What an incredibly active thread! So I wanted to clear a few things up as we head into the final days of delegate feedback and approvals. I am a member of this Alliance, as well as working for the Optimism Foundation heading Contributions. These are my personal opinions and do not necessarily represent the views of the foundation.

The Ambassador program has been running for just over a year.

In that time it has grown, learnt and evolved multiple times. Myself and @jrocki.bedrock have been working on refining the program and ensuring it can keep up with the Optimism ecosystem while embodying the Optimistic Vision and Values.

The Ambassador Program has outgrown its current infrastructure and tooling. It is incredible that the Ambassador program has grown this much, but now it is ready for the next step in infrastructure - ideally something that can scale with us into our decentralised future. We are super excited to work with ThriveCoin on this.

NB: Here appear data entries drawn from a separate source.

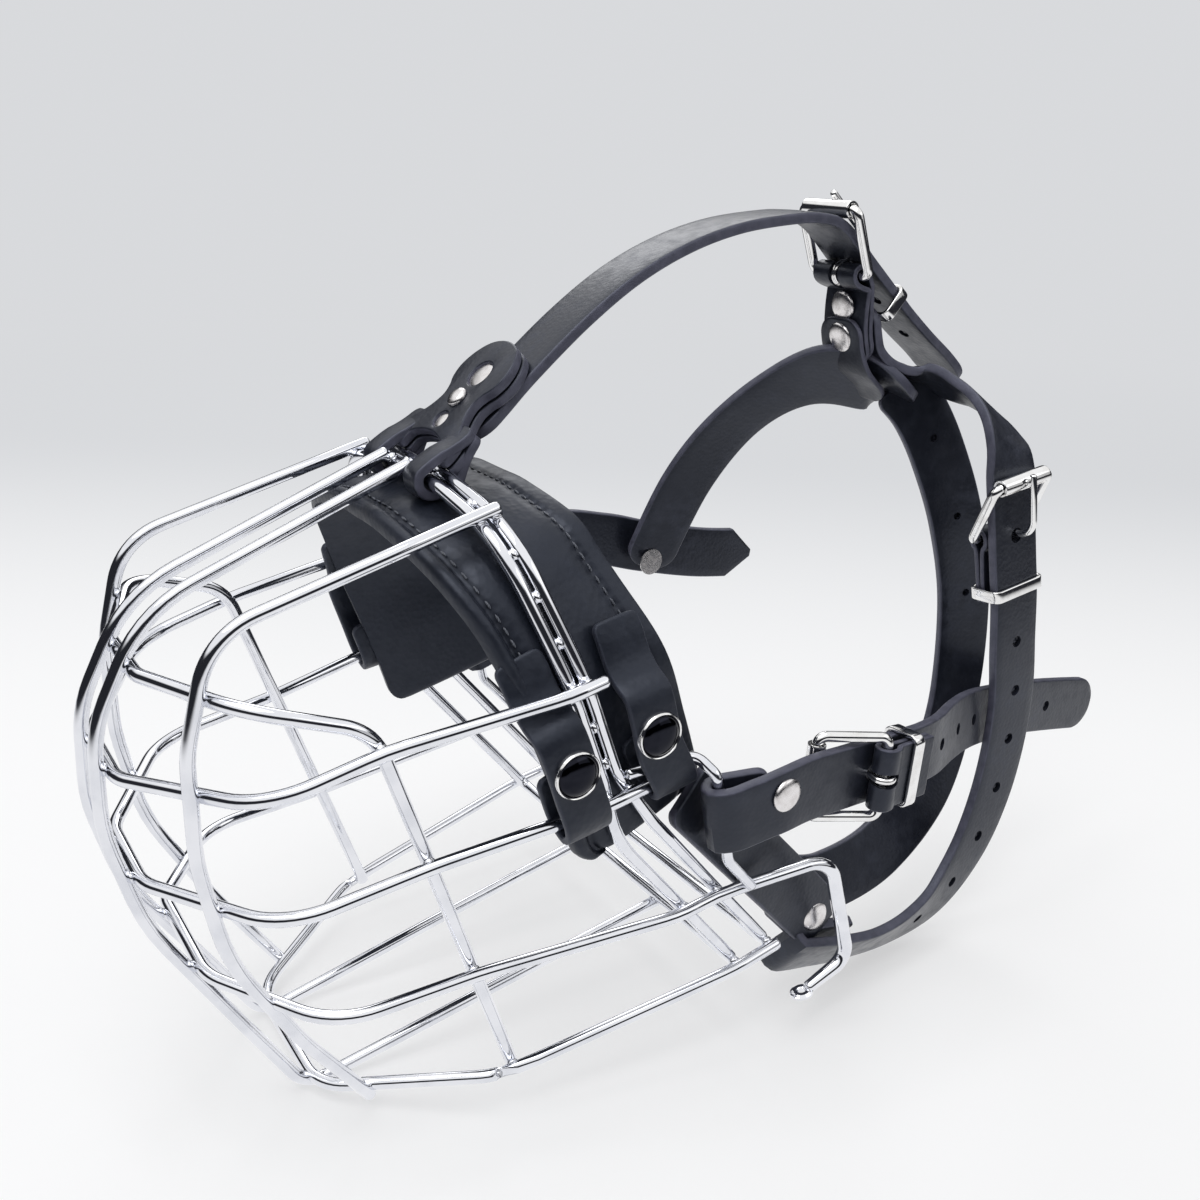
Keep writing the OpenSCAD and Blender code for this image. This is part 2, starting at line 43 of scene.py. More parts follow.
# the basket is drawn nose forward on its base wires, in millimetres,
# then tipped onto its nose and its collar
standing = dict(tilt=12, middle=(67.33, -2.51), lift=11.455)
stood = (Matrix.Translation((-standing["middle"][0] * mm, -standing["middle"][1] * mm,
                             standing["lift"] * mm))
         @ Matrix.Rotation(radians(-standing["tilt"]), 4, "Y") @ Matrix.Scale(mm, 4))

camera = dict(eye=(-0.1811, -0.2406, 0.2044), ahead=(0.5221, 0.7852, -0.3331),
              up=(0.1517, 0.2988, 0.9422), lens=37.03, sensor=36, near=0.01, far=50)


def placeCamera():
    data = bpy.data.cameras.new("camera")
    data.lens, data.sensor_width = camera["lens"], camera["sensor"]
    data.clip_start, data.clip_end = camera["near"], camera["far"]
    seen = bpy.data.objects.new("camera", data)
    back = -Vector(camera["ahead"]).normalized()
    right = Vector(camera["up"]).cross(back).normalized()
    turned = Matrix((right, back.cross(right), back)).transposed().to_4x4()
    seen.matrix_world = Matrix.Translation(camera["eye"]) @ turned
    scene.collection.objects.link(seen)
    scene.camera = seen


placeCamera()
print("camera placed")


def addNode(tree, kind, settings=None, values=None):
    # settings first, then the values or links of the sockets, by name or by place
    made = tree.nodes.new(kind)
    for name, setting in (settings or {}).items():
        setattr(made, name, setting)
    for name, value in (values or {}).items():
        if isinstance(name, str):
            socket = next(s for s in made.inputs if s.enabled and s.name == name)
        else:
            socket = made.inputs[name]
        source = getattr(value, "socket", value)
        if isinstance(source, bpy.types.NodeSocket):
            tree.links.new(source, socket)
        else:
            socket.default_value = source
    return made


class Amount:
    # a socket of a shader that takes part in sums
    def __init__(self, finish, socket):
        self.finish, self.socket = finish, socket

    def maths(self, operation, first, second):
        return self.finish.node("Math", dict(operation=operation),
                                {0: first, 1: second})

    def __add__(self, other):
        return self.maths("ADD", self, other)

    __radd__ = __add__

    def __mul__(self, other):
        return self.maths("MULTIPLY", self, other)

    __rmul__ = __mul__

    def __sub__(self, other):
        return self.maths("SUBTRACT", self, other)

    def __rsub__(self, other):
        return self.maths("SUBTRACT", other, self)


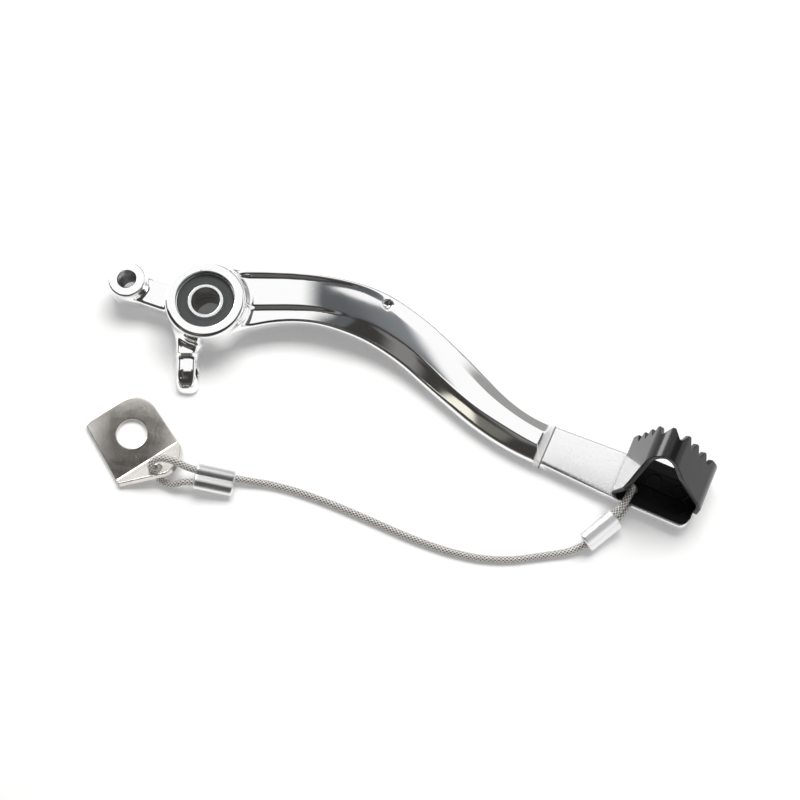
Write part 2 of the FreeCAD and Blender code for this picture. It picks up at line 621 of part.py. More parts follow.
def tooth_stations():
    """Middle of each gap between teeth with the outward normal there, on the strip's middle line."""
    corners = tip_corners()
    apex = corners[2]
    up = (corners[2] - corners[1]).normalize()
    down = (corners[3] - corners[2]).normalize()
    turn = up.getAngle(down)
    reach = TIP_CROWN_R * math.tan(turn / 2)
    centre = apex - up * reach + Vector(up.z, 0, -up.x) * TIP_CROWN_R
    half_arc = TIP_CROWN_R * turn / 2
    foot = corners[4]
    stations = []
    for index in range(2 * TIP_TOOTH_COUNT):
        run = (index - TIP_TOOTH_COUNT + 0.5) * TIP_TOOTH_PITCH
        if abs(run) <= half_arc:
            angle = math.atan2(up.z, up.x) + math.pi / 2 - turn / 2 - run / TIP_CROWN_R
            normal = Vector(math.cos(angle), 0, math.sin(angle))
            stations.append((centre + normal * TIP_CROWN_R, normal))
        elif run < 0:
            stations.append((apex - up * (reach + abs(run) - half_arc), Vector(-up.z, 0, up.x)))
        else:
            knee_left = (corners[3] - apex).Length - reach
            spot = apex + down * (reach + run - half_arc)
            if run - half_arc < knee_left - TIP_KNEE_R * 0.35:
                stations.append((spot, Vector(-down.z, 0, down.x)))
            else:
                drop = run - half_arc - knee_left
                stations.append((Vector(foot.x, 0, corners[3].z - drop), Vector(1, 0, 0)))
    return stations


def tip():
    """Folded and closed strip with teeth, trimmed lower edge, recess, bead and wire hole."""
    corners = tip_corners()
    strip = bent_strip(corners, [TIP_FOOT_R, TIP_CROWN_R, TIP_KNEE_R], TIP_SHEET)
    low = TIP_PLATE_LOWER
    high = TIP_TOOTH_TOP
    strip.translate(Vector(0, low, 0))
    body = strip.extrude(Vector(0, high - low, 0))
    far = TIP_LENGTH + TIP_SHEET + 10
    crown_x = corners[2].x + 1.4
    top = TIP_APEX_HEIGHT + 5

    def side_cut(points, x_from, x_to):
        face = polygon_face([Vector(x_from, y, z) for y, z in points])
        return face.extrude(Vector(x_to - x_from, 0, 0))

    crown_z = TIP_APEX_HEIGHT - TIP_TRIM_CROWN_DROP
    foot_z = TIP_APEX_HEIGHT * TIP_TRIM_FOOT_SHARE
    right_z = TIP_APEX_HEIGHT * TIP_TRIM_RIGHT_SHARE
    shoulder_z = TIP_APEX_HEIGHT * TIP_TRIM_SHOULDER_SHARE
    left_cut = side_cut([
        (low - 1, -1), (TIP_TRIM_FOOT, -1), (TIP_TRIM_FOOT, foot_z),
        (TIP_TRIM_FOOT + TIP_TRIM_FOOT_SET, foot_z + TIP_TRIM_FOOT_RISE), (TIP_TRIM_CROWN, crown_z),
        (TIP_TRIM_CROWN, top), (low - 1, top),
    ], -20, crown_x)
    right_cut = side_cut([
        (low - 1, -1), (TIP_TRIM_RIGHT, -1), (TIP_TRIM_RIGHT, right_z), (TIP_TRIM_SHOULDER, shoulder_z),
        (TIP_TRIM_CROWN, crown_z), (TIP_TRIM_CROWN, top), (low - 1, top),
    ], crown_x, far)
    foot_keep = Part.makeBox(far, 2 * far, TIP_SHEET, Vector(0.6, low - far, 0))
    body = body.cut(left_cut.cut(foot_keep)).cut(right_cut)
    for middle, normal in tooth_stations():
        tangent = Vector(normal.z, 0, -normal.x)
        half_top = (TIP_TOOTH_PITCH - TIP_TOOTH_FLAT) / 2
        spread = 1 + 1 / TIP_TOOTH_DEPTH
        half_low = TIP_VALLEY_FLAT / 2
        floor = high - TIP_TOOTH_DEPTH
        wide = half_low + (half_top - half_low) * spread
        start = middle - normal * (TIP_SHEET / 2 + 1.2)
        notch = polygon_face([
            start + tangent * half_low + Vector(0, floor, 0), start - tangent * half_low + Vector(0, floor, 0),
            start - tangent * wide + Vector(0, high + 1, 0), start + tangent * wide + Vector(0, high + 1, 0),
        ]).extrude(normal * (TIP_SHEET + 2.4))
        body = body.cut(notch)
    r = TIP_PLATE_CORNER_R
    k = r * (1 - math.sqrt(0.5))
    start_x = TIP_FOOT_LENGTH - 0.5
    plate_edges = [
        Part.makeLine(Vector(start_x, low, 0), Vector(TIP_LENGTH - r, low, 0)),
        Part.Arc(Vector(TIP_LENGTH - r, low, 0), Vector(TIP_LENGTH - k, low + k, 0),
                 Vector(TIP_LENGTH, low + r, 0)).toShape(),
        Part.makeLine(Vector(TIP_LENGTH, low + r, 0), Vector(TIP_LENGTH, TIP_PLATE_UPPER, 0)),
        Part.makeLine(Vector(TIP_LENGTH, TIP_PLATE_UPPER, 0), Vector(start_x, TIP_PLATE_UPPER, 0)),
        Part.makeLine(Vector(start_x, TIP_PLATE_UPPER, 0), Vector(start_x, low, 0)),
    ]
    body = body.fuse(Part.Face(Part.Wire(plate_edges)).extrude(Vector(0, 0, TIP_SHEET)))
    hole_x = WIRE_HOLE_ALONG
    hole_y = WIRE_HOLE_ACROSS
    floor = TIP_SHEET - TIP_RECESS_DEPTH
    slot = Part.makeBox(TIP_RECESS_LENGTH, 2 * TIP_RECESS_R, 2, Vector(hole_x, hole_y - TIP_RECESS_R, floor))
    for x in (hole_x, hole_x + TIP_RECESS_LENGTH):
        slot = slot.fuse(Part.makeCylinder(TIP_RECESS_R, 2, Vector(x, hole_y, floor)))
    body = body.cut(slot)
    body = body.cut(Part.makeCylinder(WIRE_HOLE_R, TIP_SHEET + 2, Vector(hole_x, hole_y, -1)))
    bead_r = (TIP_BEAD_R ** 2 + TIP_BEAD_HEIGHT ** 2) / (2 * TIP_BEAD_HEIGHT)
    bead_z = TIP_SHEET + TIP_BEAD_HEIGHT - bead_r
    bead = Part.makeCylinder(bead_r, TIP_BEAD_LENGTH, Vector(hole_x, TIP_BEAD_ACROSS, bead_z), Vector(1, 0, 0))
    above = Part.makeBox(60, 20, bead_r * 2, Vector(-5, TIP_BEAD_ACROSS - 10, TIP_SHEET - 0.4))
    body = body.fuse(bead.common(above))
    for index in range(len(SCREW_ALONG)):
        thread = SCREW_R + SCREW_THREAD_CLEARANCE
        spot = Vector(SCREW_ALONG[index], SCREW_ACROSS, -1)
        body = body.cut(Part.makeCylinder(thread, TIP_SHEET + 4, spot))
    body = body.removeSplitter()
    body.Placement = tip_frame()
    return body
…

Decentralising execution is an essential step towards the Optimism Vision.

A large part of the success of the Program has been having the Ambassadors grow with us!
In this thread there has been lots of discussion around controlling & limiting who can contribute and the messaging of created content. This is not the optimistic way. We are open to all contributions. Yes there are different levels of talent and skill between contributors, but this does not mean we only want the best contributions. It is more valuable for us to enable Ambassadors to grow their followings and skills with us, than it is to limit them.

An open Ambassador Program where Ambassadors can receiving support, encouragement & feedback, creates long standing loyalty and alignment with our DAO that has a far greater and longer lasting impact then the short term impact of a closed and centralised program.